Но, разумеется, принцип историзма не сводится только к рассмотрению того, как, почему и когда возникает то или иное правовое явление. Конечно, это важный методологический подход к изучению процессов происхождения права, он более подробно будет рассмотрен и в дальнейшем. Но принцип историзма обосновывает потребность изучения не только последовательно и неумолимо повторяющихся событий и процессов и истории права, но и правовых явлений единичных и тем не менее именно в силу своей единичности, а не универсальности, очень важных для понимания и определения права.
Наконец, принцип историзма важен и для объяснения эволюционных и революционных изменений в правовых системах, в частности отечественной, сформировавшейся, как отмечалось, па протяжении длительного периода, сохраняя известную преемственность с предыдущим правовым состоянием российского общества, и в то же время характерной своим обновлением содержания и форм на советском, социалистическом этапе существования российской правовой системы.
Принцип историзма в изучении права длительное время, в рамках все той же марксистско-ленинской теории права, трактовался как обоснование научных исследований, ориентированных на изучение революционных перемен в правовых системах. Эти системы объявлялись надстроечными явлениями, подвергающимися коренной ломке при революционных переходах от одного общественного строя к другому, от одной общественно-экономической формации к другой. Были сформулированы в связи с этим и представления о типах права, соответствующих типам государства, типу общественно-экономической формации. Словом, господствовал так называемый формационный подход к праву.
И в этом смысле принцип историзма в отечественной науке очень сближался с принципом историзма, ныне так жестко критикуемым и отвергаемым.
Ядром рабовладельческого права объявлялось право полной собственности на раба, феодального — крепостное право, буржуазного — право частной собственности. Социалистическому праву отводилась роль права неэксплуататорского типа.
Не говоря уже о том обеднении, упрощении и вульгаризации, даже примитивизации правовых знаний, которые сопровождали подобные «учения» (студенты, например, лишь хорошо усваивали из так называемого «рабовладельческого права», что в этом обществе свободный гражданин мог продать и убить раба, а вот в феодальном — только продать крепостного), за бортом исследований и преподавания оставалась вся красочная реальная палитра эволюции правовых систем, их великого самостоятельного культурного, социального значения. Например, историческое культурное значение и богатство римского частного права — это неожиданное открытие, своеобразное изобретение и великое достижение римских юристов, продвинувших человечество к новым формам правового общежития, — сводилось в теории государства и права лишь к отражению, «опосредованию» этим правом товарно-денежных отношений, причем рабовладельческих. Товарно-денежными отношениями и объяснялась последующая преемственность римского права, его рецепция в правовые системы периода становления буржуазного «товарно-денежного» общества в Европе ХVIII-ХIХ веков.
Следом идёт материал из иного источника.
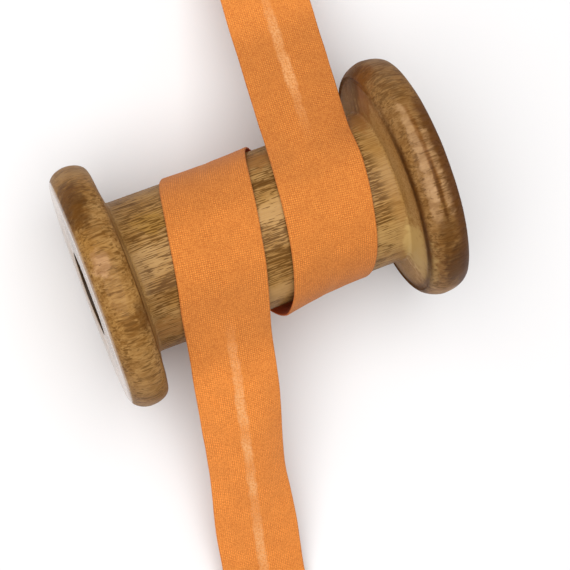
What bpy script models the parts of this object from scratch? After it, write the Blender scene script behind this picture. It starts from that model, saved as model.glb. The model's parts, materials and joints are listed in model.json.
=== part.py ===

Из так называемого феодального права изгонялись договорно-правовые отношения «вассалов и сеньоров», городское право, торговое право, каноническое право, словом, стирались все правовые краски, почти все правовые реалии длительного исторического периода. И дело было не только в упрощении, и недостаточном уровне знаний, содержания учебных курсов на юридических факультетах.
На предыдущем этапе принцип историзма выполнял негативную методологическую роль, наполнялся догматическими, диалектическими представлениями о «скачках», разрывах в правовой истории, о «правовых революциях», о противопоставлении нового типа «социалистического права» всем предыдущим типам права и т. п. Идеи же об относительно самостоятельном содержании и развитии правовых систем, определяемых культурными, религиозными пластами, глубинными традициями, бытом этносов, а не только экономическими или социально-экономическими («базисными») явлениями, как правило, отсутствовали в историческом подходе к изучению права. И это было крупной методологической ошибкой предыдущего периода.
Вместе с тем, конечно, недопустима и апологетика этого принципа. Так, принцип историзма не должен трактоваться как обоснование возможности выводить будущее из прошлого. Будущее многовариантно, подчас оно дает свои знаки и знамения, подчас — непредсказуемо, в том числе и в правовой сфере. Прямые (линейные) зависимости между прошлым и будущим здесь отсутствуют. Поэтому на принцип историзма накладываются определенные синергетические ограничения. Но эти же синергетические положения обогащают принцип историзма, заставляют по-иному взглянуть на его содержание, значение.